Most leaders can’t handle this. When an employee shares a concern, we immediately jump to problem-solving mode. We offer resources, suggest action steps, or worse—we minimize the issue with phrases like “I’m sure it will work out” or “that’s just how things are sometimes.”
Rogers understood that feeling heard often matters more than being helped.
The practical translation: your next one-on-one should have more questions and fewer solutions. More silence and less advice. More presence and less productivity.
The Growth Paradox
Rogers never told children they could be anything they wanted. That’s the Disney version of encouragement—well-meaning but ultimately empty. Instead, he helped them discover who they already were.
This distinction matters enormously in how we develop people. Most performance management systems are built on the assumption that people are problems to be solved rather than potential to be revealed. We identify “development areas” and create improvement plans. We send people to training to fix their weaknesses.
Rogers’ approach was different: he assumed each person contained something valuable that just needed the right conditions to emerge.
What would your organization look like if you spent less time trying to fix people and more time creating conditions for them to discover their own capabilities?
Leading Through Disruption (The Mr. Rogers Way)
Rogers’ show ran for over 30 years, spanning massive cultural and technological changes. Yet he never changed his format, never updated his approach, never pivoted to stay relevant. His secret wasn’t adaptability—it was consistency of purpose in a changing world.
This is the opposite of most change management approaches, which focus on getting people to think differently. Rogers focused on helping people stay grounded in who they were while everything else shifted around them.
During uncertain times, people don’t need vision statements or transformation roadmaps. They need leaders who can remain steady while acknowledging that uncertainty is real and difficult.

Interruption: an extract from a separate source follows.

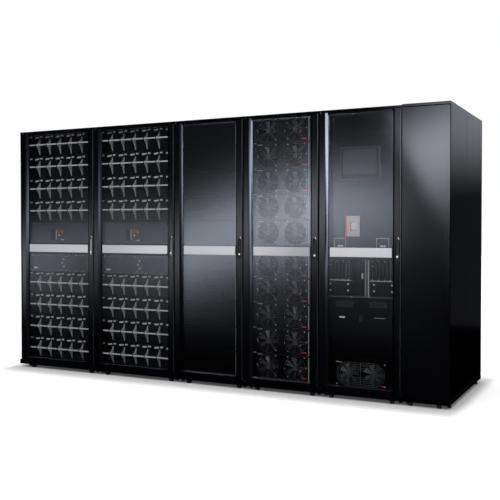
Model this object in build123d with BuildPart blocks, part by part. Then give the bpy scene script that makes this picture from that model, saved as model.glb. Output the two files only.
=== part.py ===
from build123d import *
from math import hypot
import os

os.makedirs("parts", exist_ok=True)

# Row of joined cabinets, in millimetres. X runs along the row, the front faces -Y, Z is up
# from the floor, and the origin is at the middle of the footprint.
row_depth = 1070.0
row_height = 1991.0
battery_width = 762.0
standard_width = 589.0
end_width = 321.0
end_rail = 12.0
side_skin = 6.0
first_width = end_rail + side_skin + battery_width
cabinet_widths = [first_width, battery_width] + [standard_width] * 3 + [end_width]
row_width = sum(cabinet_widths)
battery_cabinets = (0, 1)
filler_cabinet = 2
power_cabinet = 3
control_cabinet = 4
end_cabinet = 5
edges = [-row_width / 2 + sum(cabinet_widths[:i]) for i in range(len(cabinet_widths) + 1)]
seam = 2.0

front = -row_depth / 2
back = row_depth / 2
lever_proud = 3.0
face = front + lever_proud
left_end = edges[0] + end_rail
right_end = edges[-1]

# Base: plates on castors and levelling feet, with a skirt round them.
plinth_low = 28.0
plinth_high = 60.0
plate = 8.0
skirt = 4.0
wheel_radius = 25.0
wheel_width = 22.0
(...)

The most powerful thing you can say during organizational change isn’t “this is exciting” or “we’ll figure it out.” It’s “this is hard, and it’s okay that it’s hard.”
The Neighborhood Economy
Here’s the part that makes capitalism uncomfortable: Rogers succeeded by rejecting scarcity thinking entirely. His universe wasn’t competitive. There were no winners and losers, no limited resources to fight over, no zero-sum dynamics.
Every child in his neighborhood was special, and one child being special didn’t make other children less special.
Most organizations can’t imagine operating this way. We rank employees, create internal competition, and wonder why collaboration feels forced. We talk about “talent wars” and “high performers” as if human capability were a scarce commodity.
What if it’s not? What if the scarcity is manufactured by systems that assume some people must lose for others to win?
The Real Test
The true test of Rogers-inspired leadership isn’t whether you can be kind during good times. It’s whether you can remain fundamentally decent when things go wrong.
When someone misses their numbers, when a project fails, when conflict emerges—can you resist the urge to perform authority? Can you stay present with the difficulty instead of rushing to judgment or solutions?
Most leaders fail this test. We revert to traditional power dynamics the moment pressure increases. We become directive when we should become curious. We perform certainty when we should admit confusion.
Rogers never had a bad day on television because he understood something most leaders miss: authenticity isn’t about being perfect. It’s about being real with whatever is actually happening.
What “Won’t You Be My Leader?” Really Means
The deepest leadership question isn’t “How do I get people to follow me?” It’s “How do I create conditions where people can become more themselves?”
This requires giving up the fantasy that leadership is about having answers and embracing the reality that it’s about being present with questions.
It means trading the performance of confidence for the practice of curiosity.
It means accepting that the most powerful thing you can offer isn’t your expertise—it’s your attention.
In a world obsessed with disruption and transformation, Rogers offers a radical proposition: maybe the most revolutionary thing you can do is slow down, pay attention, and treat the people around you like they matter exactly as they are.
That’s not a leadership strategy. It’s a way of being human that happens to unlock extraordinary performance in others.
Your neighborhood is waiting. The question is: what kind of neighbor will you be?